4. Equipotential Surfaces (Visual Concept)
Definition
A surface where electric potential is the same at every point.
Key Properties
- No work is required to move a charge on it
- Always perpendicular to electric field
- Never intersect each other
Examples
- Around a point charge → spherical surfaces
- Uniform field → parallel planes
5. Electric Potential Energy (Deep Concept + Derivation)
Definition
The energy possessed by a system of charges due to their positions.
For Two Charges
U = (1 / 4πε₀) × (q₁q₂ / r)
Derivation Idea
Work is required to bring charges from infinity and assemble them → stored as potential energy.
Key Points
- Like charges → positive energy
- Unlike charges → negative energy
- System tends toward minimum energy
6. Relation Between Electric Field and Potential (Very Important Derivation)
Concept
Electric field is the rate of change of potential.
Mathematically:
E = − dV/dr
Derivation (Simplified)
Work done:
dW = F·dr = qE·dr
But,
dW = −q dV
So,
qE·dr = −q dV
E = − dV/dr
Meaning of Negative Sign
Electric field always points in the direction of decreasing potential.
7. Electric Dipole in External Electric Field
Dipole Concept Recap
A dipole consists of two equal and opposite charges separated by a distance.
Torque on Dipole
τ = pE sinθ
Where:
- p = dipole moment
- θ = angle with field
Potential Energy of Dipole
U = −pE cosθ
Important Observations
- Stable equilibrium → θ = 0°
- Unstable equilibrium → θ = 180°
8. Capacitance (Core Concept)
Definition
Capacitance is the ability of a conductor to store charge.
C = Q / V
Key Understanding
More capacitance → more charge stored for same potential.
Unit
Farad (F)
1 F = very large → practical units:
- μF (microfarad)
- nF (nanofarad)
9. Parallel Plate Capacitor (Important Derivation)
Setup
Two parallel plates separated by distance d.

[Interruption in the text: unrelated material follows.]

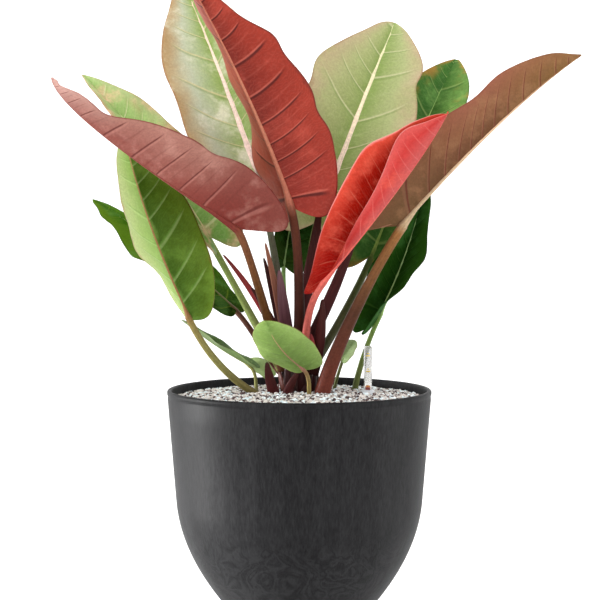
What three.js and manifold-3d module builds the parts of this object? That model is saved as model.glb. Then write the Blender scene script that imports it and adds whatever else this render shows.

Electric Field Between Plates
E = σ / ε₀
Where σ = charge density
Potential Difference
V = Ed
Capacitance
C = Q / V
Substituting:
C = ε₀A / d
With Dielectric
C = Kε₀A / d
Where K = dielectric constant
Key Observations
- Increasing area → increases capacitance
- Increasing distance → decreases capacitance
10. Combination of Capacitors (High Exam Weightage)
(A) Series Combination
1/C = 1/C₁ + 1/C₂ + …
Key Points
- Same charge
- Voltage divides
(B) Parallel Combination
C = C₁ + C₂ + …
Key Points
- Same voltage
- Charge divides
11. Energy Stored in a Capacitor (Derivation)
Work Done in Charging
Small work:
dW = V dq
Total work:
U = ∫ V dq
Final Result:
U = 1/2 CV²
Also:
U = Q² / 2C
U = 1/2 QV
Energy Density
u = (1/2) ε₀E²
12. Dielectrics and Polarization
Concept
Dielectric reduces electric field and increases capacitance.
Polarization
Alignment of dipoles inside material.
Effect
- Reduces effective field
- Increases charge storage capacity
Important Formula Sheet (Quick Revision)
- V = kq/r
- ΔV = V₂ − V₁
- E = −dV/dr
- U = kq₁q₂/r
- C = Q/V
- C = ε₀A/d
- U = 1/2 CV²
JEE / NEET Focus Strategy
- Practice capacitor combinations thoroughly
- Focus on derivations (very important)
- Solve assertion-reason questions
- Master energy-based problems
CBSE Board Exam Strategy
- Write definitions with keywords
- Derivations must be stepwise
- Include diagrams
- Use proper SI units
Common Mistakes to Avoid
- Confusing potential with potential energy
- Ignoring negative sign in E = −dV/dr
- Mistakes in capacitor combinations
- Not using correct units
FAQs
Q1. What is electric potential?
Electric potential is work done per unit charge in bringing a charge from infinity.
Q2. What is capacitance?
Capacitance is the ability of a conductor to store charge.
Q3. What is the unit of capacitance?
Farad (F).
Q4. What happens when dielectric is inserted?
Capacitance increases and electric field decreases.